━━ PROVIDED MATERIAL
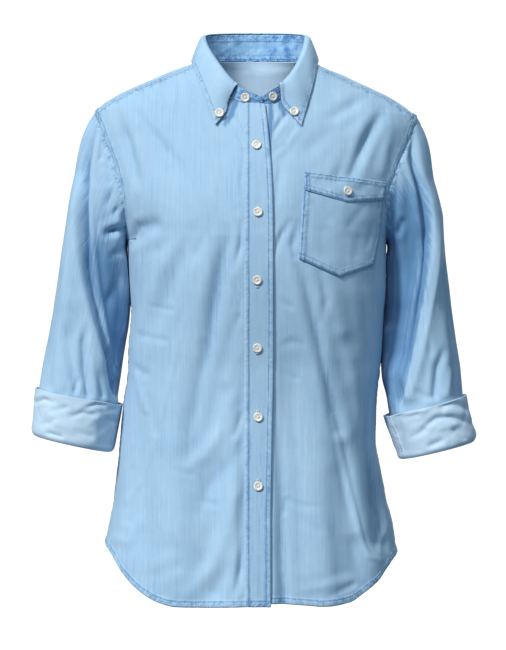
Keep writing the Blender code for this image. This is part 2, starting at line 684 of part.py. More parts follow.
offs = {k: v[1] * HALF for k, v in grids.items()}
sleeves = {}
for side, fname, sname in ((-1, 'front_right', 'sleeve_right'), (1, 'front_left', 'sleeve_left')):
    fp, fn, fa = grids[fname]
    bp, bn, ba = grids['back']
    yp, yn, _ = grids['yoke']
    col = 0 if side < 0 else -1
    keys = [('yoke', j, col) for j in range(ROWS_YOKE)] + [('back', j, col) for j in range(ba)] + [(fname, j, -1) for j in range(fa, 0, -1)]
    loop = np.array([grids[k][0][r, c] for k, r, c in keys])
    nb = unit(np.array([grids[k][1][r, c] for k, r, c in keys]))
    # angle from the length round the armhole, front and back apart
    ring = np.vstack([loop, loop[:1]])
    run = np.concatenate([[0], np.cumsum(np.linalg.norm(np.diff(ring, axis=0), axis=1))])
    under = ROWS_YOKE + ba
    ys = loop[:ROWS_YOKE + 1, 1]
    k = int(np.argmax(ys > 0)) - 1
    tip = run[k] + (run[k + 1] - run[k]) * (0 - ys[k]) / (ys[k + 1] - ys[k])
    ang = np.zeros(len(loop))
    for i in range(len(loop)):
        if i <= under:
            ang[i] = -180.0 * (run[i] - tip) / (run[under] - tip)
        else:
            ang[i] = 180.0 * (run[-1] + tip - run[i]) / (run[-1] + tip - run[under])
    ang = np.where(ang < -180 + 1e-6, 180.0, ang)
    sp, sn = sleeve_surface(side, loop, np.radians(ang))
    # mitre: body and sleeve share the direction of their rims
    ns = sn[0]
    dot = np.sum(nb * ns, -1, keepdims=True)
    mitre = (nb + ns) / (1 + np.maximum(dot, -0.2)) * HALF
    soff = sn * HALF
    soff[0] = mitre
    for (k_, r, c), m in zip(keys, mitre):
        offs[k_][r, c] = m
    # the same points belong to more than one panel
    offs[fname][fa, -1] = mitre[under]
    offs['back'][ba, col] = mitre[under]
    offs['back'][0, col] = mitre[ROWS_YOKE]
    offs['yoke'][-1, col] = mitre[ROWS_YOKE]
    offs[fname][0, -1] = mitre[0]
    offs['yoke'][0, col] = mitre[0]
    # open the seam on the sleeve's side
    step = unit(sp[1] - sp[0])
    tangent = unit(np.roll(loop, -1, axis=0) - np.roll(loop, 1, axis=0))
    step = unit(step - tangent * np.sum(step * tangent, -1, keepdims=True))
    sp[0] = sp[0] + step * (GAP / 2)
    sleeves[sname] = (sp, soff, np.radians(ang))

for name in ('front_right', 'front_left'):
    p, n, _ = grids[name]
    grids[name].append(pull_in(p, n, top=True, right=True))
    wall(name, grids[name][3], offs[name], 'denim')
p, n, _ = grids['back']
wall('back', pull_in(p, n, top=True, left=True, right=True), offs['back'], 'denim')
p, n, _ = grids['yoke']
wall('yoke', pull_in(p, n, top=True, bottom=True, left=True, right=True), offs['yoke'], 'denim')
for name, (p, off, _) in sleeves.items():
    wall(name, p, off, 'denim', closed=True)

# placket: the last columns of the wearer's right front, moved out
p, n = grids['front_right'][:2]
sheet('placket', p[:, :3] + n[:, :3] * (STACK + 0.15), 'denim', CLOTH)


# turned-up cuffs: outer leg, fold at the bottom, short leg inside the sleeve
def cuff(name, side, table, sleeve_table, angles):
    top, low = table
    mix = lambda v: tuple(l + (t - l) * v for t, l in zip(top, low))
    rows = [column([(i,) + r for i, r in enumerate(sleeve_table)], 0, k + 1) for k in range(6)]
    end = tuple(float(f(len(sleeve_table) - 1)) for f in rows)
    up = tuple(float(f(len(sleeve_table) - 1.45)) for f in rows)
    rings = [tube_ring(mix(v), side, angles) for v in (1.0, 0.66, 0.33, 0.05)]
    fold = mix(-0.045)
    fold = (0.5 * (fold[0] + end[0]), 0.5 * (fold[1] + end[1]), fold[2], 0.5 * (low[3] + end[3] - 2.4), 0.5 * (low[4] + end[4] - 2.4), fold[5])
    rings.append(tube_ring(fold, side, angles))
    rings.append(tube_ring(end, side, angles, -2.4))
    rings.append(tube_ring(up, side, angles, -2.6))
    p = np.array(rings)
    p = clear_body(side, p, 2.3, ARMPIT_Z)
    n = ring_normals(p, side)
    # the profile doubles back, so its normals come from the profile itself
    along = np.gradient(p, axis=0)
    around = np.roll(p, -1, axis=1) - np.roll(p, 1, axis=1)
    n = unit(np.cross(along, around))
    wall(name, p, n * HALF, 'denim_wrong_side', closed=True)


for side, name, table, stable, sname in ((-1, 'turnup_right', CUFF_RIGHT, SLEEVE_RIGHT, 'sleeve_right'), (1, 'turnup_left', CUFF_LEFT, SLEEVE_LEFT, 'sleeve_left')):
    cuff(name, side, table, stable, sleeves[sname][2])

# collar stand, along the neckline's own points
fr, nr = grids['front_right'][0], grids['front_right'][1]
fl, nl = grids['front_left'][0], grids['front_left'][1]
yp = grids['yoke'][0]
mid_col = yp.shape[1] // 2
neck_cols = len(NECK_BACK)                       # yoke columns between the seams, one side
base = []
tops = []
first_x = 8.0
y0 = float(body_y(True, np.array(first_x), np.array(-51.5)))
base.append((first_x, y0 - STACK - 0.1, -51.5))
base.append((-3.0, float(body_y(True, np.array(-3.0), np.array(-51.5))) - STACK - 0.1, -51.2))
for c in range(2, 7):
    base.append(tuple(fr[0, c]))
for k in range(neck_cols - 1, 0, -1):
    base.append(tuple(yp[0, mid_col - k]))
base.append(tuple(yp[0, mid_col]))
for k in range(1, neck_cols):
    base.append(tuple(yp[0, mid_col + k]))
for c in range(6, 1, -1):
    base.append(tuple(fl[0, c]))
base.append((5.5, float(body_y(True, np.array(5.5), np.array(-51.0))) + 0.4, -51.2))
tops = list(FOLD_LINE_RIGHT) + [FOLD_LINE_MID] + list(reversed(FOLD_LINE_LEFT))
base, tops = np.array(base), np.array(tops)
up = unit(tops - base)
stand = []
for v in (0.0, 0.5, 1.0):
    q = base + up * 1.05
    stand.append(q + (tops - q) * v)
stand = np.array(stand)
sheet('collar_stand', stand, 'denim')

# collar fall: caps the stand, rolls over it and hangs down outside
head = np.array(tops[3:-2])
first = np.array([-22.6, -74.9, -26.6])
last = np.array([29.0, -72.8, -26.2])
head = np.vstack([first, head, last])
b_mid = np.array(base[3:-2])
b_head = np.vstack([b_mid[:1], b_mid, b_mid[-1:]])
leaf = list(LEAF_RIGHT) + [LEAF_MID] + list(reversed(LEAF_LEFT))
edge = []
for x, y, z in leaf:
    if y is None:
        y = float(body_y(True, np.array(float(x)), np.array(float(z)))) - 3.9
    edge.append((x, y, z))
edge = np.array(edge)
assert len(edge) == len(head), (len(edge), len(head))
UP = unit(head - b_head)
centre = np.array([0.0, -10.0, 0.0])
tan = np.gradient(head, axis=0)
out = unit(np.cross(UP, tan))
flip = np.sign(np.sum(out * (head - centre), -1, keepdims=True))
out = out * flip
fall = []
for j in range(len(head)):
    q0 = head[j] + UP[j] * 1.45 - out[j] * 0.7
    q1 = head[j] + UP[j] * 1.6 + out[j] * 2.6
    length = np.linalg.norm(edge[j] - q1)
    c1 = q1 + out[j] * length * 0.16 - UP[j] * length * 0.10
    c2 = edge[j] + (q1 - edge[j]) * 0.45 + out[j] * length * 0.07
    rowp = [q0, q1]
    for t in (0.27, 0.62, 1.0):
        rowp.append((1 - t) ** 3 * q1 + 3 * t * (1 - t) ** 2 * c1 + 3 * t * t * (1 - t) * c2 + t ** 3 * edge[j])
    fall.append(rowp)
fall = np.array(fall).transpose(1, 0, 2)
for j, table in ((0, POINT_EDGE_RIGHT), (-1, POINT_EDGE_LEFT)):
    for r, (x, z, off) in enumerate(table):
        if r == 0:
            continue
        y = float(body_y(True, np.array(x), np.array(z))) - off
        fall[r, j] = (x, min(y, -77.0 - 0.9 * r), z)
# keep the leaf clear of the fronts and of the stand
for r in range(2, fall.shape[0]):
    for j in range(fall.shape[1]):
        x, y, z = fall[r, j]
        if y < 0 and z < 6:
            lim = float(body_y(True, np.array(x), np.array(z))) - 3.9
            fall[r, j, 1] = min(y, lim)
sheet('collar_fall', fall, 'denim')


# pocket and flap, laid on the wearer's left front
def patch(corners, rows, cols, lift, bottom=True):
    tl, tr = np.array(corners['tl']), np.array(corners['tr'])
    bl, br, pt = np.array(corners['bl']), np.array(corners['br']), np.array(corners['pt'])
    grid = np.zeros((rows + 1, cols + 1, 2))
    for r in range(rows + 1):
        v = r / rows
        for c in range(cols + 1):
            u = c / cols
            head_ = tl + (tr - tl) * u
            foot = bl + (pt - bl) * (u / 0.5) if u <= 0.5 else pt + (br - pt) * ((u - 0.5) / 0.5)
            q = head_ + (foot - head_) * v
            if 'rm' in corners:
                mid_ = (tr + br) / 2
                q = q + (np.array(corners['rm']) - mid_) * u * 4 * v * (1 - v)
            grid[r, c] = q
    p_, n_ = front_point(1, grid[..., 0], grid[..., 1])
    return p_ + n_ * lift, n_


POCKET_LIFT = STACK + 0.45
FLAP_LIFT = POCKET_LIFT + STACK + 0.25
pk, _ = patch(POCKET, 7, 8, POCKET_LIFT)
sheet('pocket', pk, 'denim')
fk_, _ = patch(FLAP, 3, 8, FLAP_LIFT)
sheet('pocket_flap', fk_, 'denim')


# ---------------------------------------------------------------- buttons
def button(name, at, normal, spin=0.0):
    """Round button, sunk face, four holes."""
    mesh = bpy.data.meshes.new(name)
    bm = bmesh.new()
    bmesh.ops.create_cone(bm, cap_ends=True, segments=20, radius1=BUTTON_R * 0.94 * MM, radius2=BUTTON_R * MM, depth=BUTTON_T * MM)
    bm.faces.ensure_lookup_table()
    top = max(bm.faces, key=lambda f: f.calc_center_median().z)
    bmesh.ops.inset_individual(bm, faces=[top], thickness=1.0 * MM)
    bmesh.ops.inset_individual(bm, faces=[top], thickness=0.5 * MM)
    bmesh.ops.translate(bm, verts=list(top.verts), vec=(0, 0, -0.5 * MM))
    bmesh.ops.recalc_face_normals(bm, faces=bm.faces)
    bm.to_mesh(mesh)
    bm.free()
    ob = place(name, mesh, 'button', False)
    cut = bpy.data.meshes.new(name + '_holes')
    bm = bmesh.new()
    for sx in (-1, 1):
        for sy in (-1, 1):
            bmesh.ops.create_cone(bm, cap_ends=True, segments=8, radius1=HOLE_R * MM, radius2=HOLE_R * MM, depth=3 * BUTTON_T * MM,
                                  matrix=Matrix.Translation((sx * HOLE_PITCH / 2 * MM, sy * HOLE_PITCH / 2 * MM, 0)))
    bm.to_mesh(cut)
    bm.free()
    cutter = bpy.data.objects.new(name + '_holes', cut)
    tools.objects.link(cutter)
    cutter.hide_render = True
    cutter.display_type = 'WIRE'
    z = Vector(normal).normalized()
    rot = z.to_track_quat('Z', 'Y').to_matrix().to_4x4()
    pose = Matrix.Translation(Vector(at) * MM) @ rot @ Matrix.Rotation(spin, 4, 'Z')
    for o in (ob, cutter):
        o.location = pose.to_translation()
        o.rotation_euler = pose.to_euler()
    cutter.parent = root
    mod = ob.modifiers.new('holes', 'BOOLEAN')
    mod.operation = 'DIFFERENCE'
    mod.solver = 'EXACT'
    mod.object = cutter
    return ob


REST = HALF + 0.35 + BUTTON_T / 2       # cloth middle to button middle
for i, (x, z) in enumerate(PLACKET_BUTTONS):
    p_, n_ = front_point(-1, np.array(x), np.array(z))
    button('button_placket_%d' % (i + 1), p_ + n_ * (STACK + 0.15 + REST + 0.15), n_)
p_, n_ = front_point(1, np.array(FLAP_BUTTON[0]), np.array(FLAP_BUTTON[1]))
button('button_flap', p_ + n_ * (FLAP_LIFT + REST + 0.35), n_)


def on_surface(g, x, z):
    """Nearest point of a strip seen from the front, and its normal."""
    best = None
    for r in range(g.shape[0] - 1):
        for c in range(g.shape[1] - 1):
            for t in np.linspace(0, 1, 9):
                for s in np.linspace(0, 1, 9):
                    q = (1 - t) * ((1 - s) * g[r, c] + s * g[r, c + 1]) + t * ((1 - s) * g[r + 1, c] + s * g[r + 1, c + 1])
                    if q[1] > -30:
                        continue
                    dist = (q[0] - x) ** 2 + (q[2] - z) ** 2
                    if best is None or dist < best[0]:
                        n_ = unit(np.cross(g[r, c + 1] - g[r, c] + g[r + 1, c + 1] - g[r + 1, c], g[r + 1, c] - g[r, c] + g[r + 1, c + 1] - g[r, c + 1]))
                        best = (dist, q, n_ if n_[1] < 0 else -n_)
    return best[1], best[2]


q, n_ = on_surface(stand, -12.6, -41.5)
button('button_stand_right', q + n_ * (REST + 0.35), n_)
q, n_ = on_surface(stand, 21.0, -40.5)
button('button_stand_left', q + n_ * (REST + 0.35), n_)
q, n_ = on_surface(fall, -45.2, -61.5)
button('button_collar_right', q + n_ * (REST + 0.55), n_)
q, n_ = on_surface(fall, 46.5, -61.5)
button('button_collar_left', q + n_ * (REST + 0.55), n_)
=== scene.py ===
# Looks of the denim shirt: cloth shells on the solids' own form, stitches,
# buttons and light.
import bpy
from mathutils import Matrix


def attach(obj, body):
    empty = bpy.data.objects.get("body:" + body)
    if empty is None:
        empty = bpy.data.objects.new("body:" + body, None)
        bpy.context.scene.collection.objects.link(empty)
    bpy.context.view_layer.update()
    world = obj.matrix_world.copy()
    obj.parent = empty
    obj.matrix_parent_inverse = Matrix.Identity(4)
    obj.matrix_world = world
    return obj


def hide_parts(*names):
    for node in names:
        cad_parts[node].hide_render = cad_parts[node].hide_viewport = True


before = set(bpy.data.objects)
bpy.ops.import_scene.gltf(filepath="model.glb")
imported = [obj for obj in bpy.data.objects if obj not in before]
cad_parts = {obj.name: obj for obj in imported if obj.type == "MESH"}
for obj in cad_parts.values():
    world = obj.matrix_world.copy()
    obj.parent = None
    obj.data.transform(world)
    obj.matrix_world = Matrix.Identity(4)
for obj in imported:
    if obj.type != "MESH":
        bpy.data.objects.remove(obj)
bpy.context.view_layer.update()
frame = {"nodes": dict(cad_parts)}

import bpy
import bmesh
import numpy as np
from math import sin, cos, pi, radians, sqrt
from mathutils import Vector, Matrix

MM = 0.001
CLOTH = 1.2            # wall of the cloth
GAP = 0.32             # opening left at every seam
STACK = 1.75           # middle to middle of two cloths lying on each other
SEAM_DROP = 9.0        # front yoke seam, below the shoulder ridge
YOKE_BACK_Z = -95.0    # level of the back yoke seam
ARMPIT_Z = -218.0
TIP_X = 205.0          # shoulder tip, from the middle
BUTTON_R = 5.75
BUTTON_T = 2.2
HOLE_R = 0.8
HOLE_PITCH = 2.3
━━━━
_WHAT YOU HAVE TO DO_
In the listing above, find the line containing "q, n_ = on_surface(stand, -12.6, -41.5)" and the line containing "bpy.data.objects.remove(obj)", then repeat those two lines and everything between them exactly.

_SOLUTION FOR THIS TASK_
q, n_ = on_surface(stand, -12.6, -41.5)
button('button_stand_right', q + n_ * (REST + 0.35), n_)
q, n_ = on_surface(stand, 21.0, -40.5)
button('button_stand_left', q + n_ * (REST + 0.35), n_)
q, n_ = on_surface(fall, -45.2, -61.5)
button('button_collar_right', q + n_ * (REST + 0.55), n_)
q, n_ = on_surface(fall, 46.5, -61.5)
button('button_collar_left', q + n_ * (REST + 0.55), n_)
=== scene.py ===
# Looks of the denim shirt: cloth shells on the solids' own form, stitches,
# buttons and light.
import bpy
from mathutils import Matrix


def attach(obj, body):
    empty = bpy.data.objects.get("body:" + body)
    if empty is None:
        empty = bpy.data.objects.new("body:" + body, None)
        bpy.context.scene.collection.objects.link(empty)
    bpy.context.view_layer.update()
    world = obj.matrix_world.copy()
    obj.parent = empty
    obj.matrix_parent_inverse = Matrix.Identity(4)
    obj.matrix_world = world
    return obj


def hide_parts(*names):
    for node in names:
        cad_parts[node].hide_render = cad_parts[node].hide_viewport = True


before = set(bpy.data.objects)
bpy.ops.import_scene.gltf(filepath="model.glb")
imported = [obj for obj in bpy.data.objects if obj not in before]
cad_parts = {obj.name: obj for obj in imported if obj.type == "MESH"}
for obj in cad_parts.values():
    world = obj.matrix_world.copy()
    obj.parent = None
    obj.data.transform(world)
    obj.matrix_world = Matrix.Identity(4)
for obj in imported:
    if obj.type != "MESH":
        bpy.data.objects.remove(obj)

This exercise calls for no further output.